• Men's Corner

Testicular Cancer

Updated: Jun 19, 2019


by Richard Brierley




I frequently have discussions with men who are anxious about this condition and it is often not well understood. Testicular cancer is relatively rare as cancers go, but it is still very important because it mainly affects younger men between the ages of 15 and 40, and it is easy to pick up early because you can feel it easily. The problem is most men don’t examine themselves often enough and it should really be a regular part of every man’s routine, around once a month.
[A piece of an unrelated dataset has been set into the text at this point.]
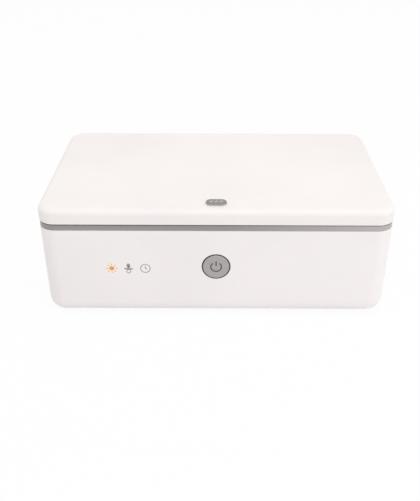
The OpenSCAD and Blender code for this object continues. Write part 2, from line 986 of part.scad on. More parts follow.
// Glass reed capsule that tells whether the lid is shut
module reed_switch() {
    color("seagreen")
        translate([reed_x, reed_y, reed_z])
            rod_x(reed_r, reed_l);
}

module reed_lead() {
    y = switch_board_y + switch_board_t / 2;
    step_z = (base_z1 + button_z + switch_board_h / 2) / 2;
    color("ivory")
        upright_lead(
            reed_x,
            [[reed_y, reed_z - reed_r - lead_t / 2], [reed_y, step_z], [y, step_z],
                [y, button_z + switch_board_h / 2 + lead_t / 2]],
            lead_t, reed_lead_w
        );
}

// Magnets pressed into the band from below
module base_magnets() {
    color("silver")
        for (x = [-1, 1])
            translate([x * magnet_x, magnet_y, 0])
                post(magnet_r, base_z1, base_z1 + magnet_t);
}

// Steel leaf with the two outer knuckles, bent down inside the tub's back wall
module tub_hinge_leaves() {
    color(steel)
        at_hinges()
            difference() {
                union() {
                    span(
                        [-hinge_l / 2, tub_leaf_y, tub_leaf_z0], [hinge_l / 2, pad_y, tub_leaf_z1]
                    );
                    for (x = [-1, 1])
                        translate([x * (hinge_l - outer_knuckle_l) / 2, 0, 0]) {
                            span(
                                [-outer_knuckle_l / 2, tub_leaf_y, tub_leaf_z1 - leaf_t],
                                [outer_knuckle_l / 2, half_d, tub_leaf_z1]
                            );
                            translate([0, half_d, hinge_z])
                                rod_x(knuckle_r, outer_knuckle_l);
                        }
                }
                translate([0, half_d, hinge_z])
                    rod_x(hinge_pin_r + screw_bite, hinge_l + 2 * over);
                for (x = [-1, 1])
                    translate([x * leaf_screw_pitch / 2, 0, tub_leaf_screw_z])
                        rod_y(screw_r + screw_pass, tub_leaf_y - over, pad_y + over);
            }
}

module tub_hinge_screws() {
    color(steel)
        at_hinges()
            for (x = [-1, 1])
                translate([x * leaf_screw_pitch / 2, tub_leaf_y, tub_leaf_screw_z])
                    rotate([90, 0, 0])
                        screw(leaf_t + short_screw_l - 0.5);
}

module hinge_pins() {
    color(steel)
        at_hinges()
            translate([0, half_d, hinge_z])
                rod_x(hinge_pin_r, hinge_l);
}

// Steel leaf with the middle knuckle, stepped up to the bosses under the lid's top
module lid_hinge_leaves() {
    color(steel)
        at_hinges()
            difference() {
                union() {
                    translate([0, half_d, hinge_z])
                        rod_x(knuckle_r, lid_knuckle_l);
                    span(
                        [-lid_knuckle_l / 2, lid_riser_y, lid_arm_z],
                        [lid_knuckle_l / 2, half_d, lid_arm_z + leaf_t]
                    );
                    span(
                        [-lid_knuckle_l / 2, lid_riser_y, lid_arm_z],
                        [lid_knuckle_l / 2, lid_riser_y + leaf_t, lid_leaf_z1]
                    );
                    span(
                        [-hinge_l / 2, lid_leaf_y, lid_leaf_z1 - leaf_t],
                        [hinge_l / 2, lid_riser_y + leaf_t, lid_leaf_z1]
                    );
                }
                translate([0, half_d, hinge_z])
                    rod_x(hinge_pin_r + pin_run, lid_knuckle_l + 2 * over);
                for (x = [-1, 1])
                    translate([x * leaf_screw_pitch / 2, lid_leaf_screw_y, 0])
                        post(
                            screw_r + screw_pass, lid_leaf_z1 - leaf_t - over, lid_leaf_z1 + over
                        );
            }
}

// Screws under the lid point up, so they are turned over
module screw_up(z, l) {
    translate([0, 0, z])
        mirror([0, 0, 1])
            screw(l);
}

module lid_hinge_screws() {
    color(steel)
        at_hinges()
            for (x = [-1, 1])
                translate([x * leaf_screw_pitch / 2, lid_leaf_screw_y, 0])
                    screw_up(lid_leaf_z1 - leaf_t, leaf_t + short_screw_l - 0.5);
}

// Outline of the status window, grown by an amount
module window_outline(grow) {
    translate([0, window_y])
        rounded(window_l + 2 * grow, window_w + 2 * grow, window_w / 2 + grow - 0.01);
}

// Boss that hangs from the inside of the lid's top, down to z
module lid_boss(r, z) {
    post(r, z, lid_in_z + root);
}

// Bore for a screw that comes up into a boss whose foot is at z
module lid_bore(z, l) {
    post(screw_r + screw_bite, z - over, min(z + l, lid_in_z + root));
}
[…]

It usually starts with a painless lump in the testis, but most testicular lumps are not cancer. In 20 years of full time general practice I have seen 2 cases of testicular cancer but I see someone with a testicular lump every 2-3 weeks and almost all of them are benign epididymal cysts.


Men should be examining their testes on a monthly basis. It’s best done in the shower or bath when you’re warm and relaxed. You will feel the testis as a firm smooth oval shaped structure with a soft frill of tissue running up behind it called the epididymis. Most lumps occur in this structure and are benign epididymal cysts that don’t need treatment unless they are particularly large. Cancers form in the body of the testis itself and are felt as hard lumps in this structure. The important thing is to get to know what your testes feel like so that you’ll easily recognise a change. If you do feel a lump, book in to see your GP as soon as you can, and don’t be embarrassed. GPs examine people with testicular lumps very frequently and think nothing of it.


There are a few things that increase the risk of testicular cancer and should make men more alert for it. It is 4 times more common in white men than African or Asian men. The risk is higher if you have a brother or father who has had the condition, and a history of an undescended testis in childhood or a fertility problem due to a low sperm count also increase the risk.


As I said, most lumps are benign epididymal cysts and the patient can be reassured straight away. Sometimes there is some uncertainty and clarification is needed by referring for an ultrasound scan of the testis, and sometimes the examination is more concerning and the patient needs to be sent urgently to the Urology specialists for further tests.


The good news is that with modern treatment, testicular cancer can be completely cured in 95% of cases, even if it has started to spread. It is one of the most responsive cancers to chemotherapy, and most men remain fertile after they have been treated.


So the take home message is “get to know your balls better”. Examine them regularly, and if you feel something that doesn’t seem right, don’t panic, but get it checked.




Richard Brierly is a freelance GP who works in the Eastbourne area.

Richard is married with three sons, and is particularly interested in the natural world; he loves spending time out in the beautiful Sussex countryside.

Richard and his family live in Eastbourne, East Sussex.